## Stated goal
The listing below contains a span that opens with the line containing "The Blender code for this object" and closes with the line containing "# draw the grey". Return that span exactly.
>> BEGIN Stored records
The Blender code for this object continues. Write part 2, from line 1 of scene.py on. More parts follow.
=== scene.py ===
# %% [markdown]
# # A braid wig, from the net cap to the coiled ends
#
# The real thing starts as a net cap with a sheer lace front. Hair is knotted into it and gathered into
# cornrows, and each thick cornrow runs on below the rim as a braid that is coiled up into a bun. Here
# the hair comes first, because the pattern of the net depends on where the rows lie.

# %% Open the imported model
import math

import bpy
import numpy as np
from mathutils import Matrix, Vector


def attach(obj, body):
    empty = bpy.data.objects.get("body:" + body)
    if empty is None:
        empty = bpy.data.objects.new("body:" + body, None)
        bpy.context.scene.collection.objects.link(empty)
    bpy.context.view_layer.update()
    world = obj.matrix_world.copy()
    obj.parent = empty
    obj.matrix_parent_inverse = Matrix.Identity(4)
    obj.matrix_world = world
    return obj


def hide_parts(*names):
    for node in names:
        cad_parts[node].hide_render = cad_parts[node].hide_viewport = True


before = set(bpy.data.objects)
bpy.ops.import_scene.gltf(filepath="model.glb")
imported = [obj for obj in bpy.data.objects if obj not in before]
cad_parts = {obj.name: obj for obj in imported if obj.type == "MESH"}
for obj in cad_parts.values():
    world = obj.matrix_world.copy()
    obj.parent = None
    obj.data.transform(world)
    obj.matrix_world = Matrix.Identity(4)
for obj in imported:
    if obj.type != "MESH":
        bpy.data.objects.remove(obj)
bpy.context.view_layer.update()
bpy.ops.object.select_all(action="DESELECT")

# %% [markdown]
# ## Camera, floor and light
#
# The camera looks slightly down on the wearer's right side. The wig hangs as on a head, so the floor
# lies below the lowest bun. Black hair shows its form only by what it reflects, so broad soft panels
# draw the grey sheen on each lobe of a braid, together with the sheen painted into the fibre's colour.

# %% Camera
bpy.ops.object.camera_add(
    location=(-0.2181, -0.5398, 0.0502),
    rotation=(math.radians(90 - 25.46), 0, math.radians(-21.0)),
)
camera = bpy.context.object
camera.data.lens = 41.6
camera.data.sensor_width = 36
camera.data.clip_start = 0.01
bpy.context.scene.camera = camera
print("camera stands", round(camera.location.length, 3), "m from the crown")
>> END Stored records
>> BEGIN Stored records
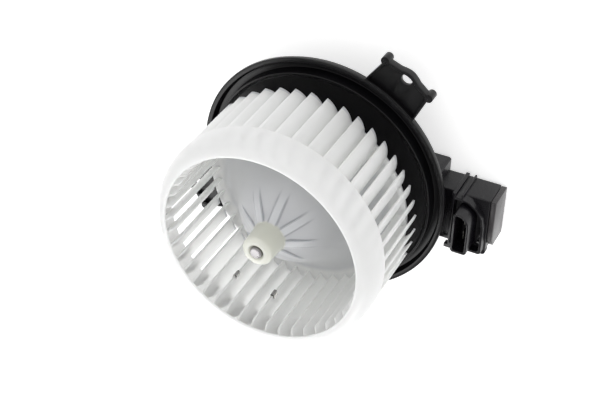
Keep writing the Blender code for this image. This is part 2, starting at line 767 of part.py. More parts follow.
>> END Stored records
## Completed exercise
The Blender code for this object continues. Write part 2, from line 1 of scene.py on. More parts follow.
=== scene.py ===
# %% [markdown]
# # A braid wig, from the net cap to the coiled ends
#
# The real thing starts as a net cap with a sheer lace front. Hair is knotted into it and gathered into
# cornrows, and each thick cornrow runs on below the rim as a braid that is coiled up into a bun. Here
# the hair comes first, because the pattern of the net depends on where the rows lie.

# %% Open the imported model
import math

import bpy
import numpy as np
from mathutils import Matrix, Vector


def attach(obj, body):
    empty = bpy.data.objects.get("body:" + body)
    if empty is None:
        empty = bpy.data.objects.new("body:" + body, None)
        bpy.context.scene.collection.objects.link(empty)
    bpy.context.view_layer.update()
    world = obj.matrix_world.copy()
    obj.parent = empty
    obj.matrix_parent_inverse = Matrix.Identity(4)
    obj.matrix_world = world
    return obj


def hide_parts(*names):
    for node in names:
        cad_parts[node].hide_render = cad_parts[node].hide_viewport = True


before = set(bpy.data.objects)
bpy.ops.import_scene.gltf(filepath="model.glb")
imported = [obj for obj in bpy.data.objects if obj not in before]
cad_parts = {obj.name: obj for obj in imported if obj.type == "MESH"}
for obj in cad_parts.values():
    world = obj.matrix_world.copy()
    obj.parent = None
    obj.data.transform(world)
    obj.matrix_world = Matrix.Identity(4)
for obj in imported:
    if obj.type != "MESH":
        bpy.data.objects.remove(obj)
bpy.context.view_layer.update()
bpy.ops.object.select_all(action="DESELECT")

# %% [markdown]
# ## Camera, floor and light
#
# The camera looks slightly down on the wearer's right side. The wig hangs as on a head, so the floor
# lies below the lowest bun. Black hair shows its form only by what it reflects, so broad soft panels
# draw the grey sheen on each lobe of a braid, together with the sheen painted into the fibre's colour.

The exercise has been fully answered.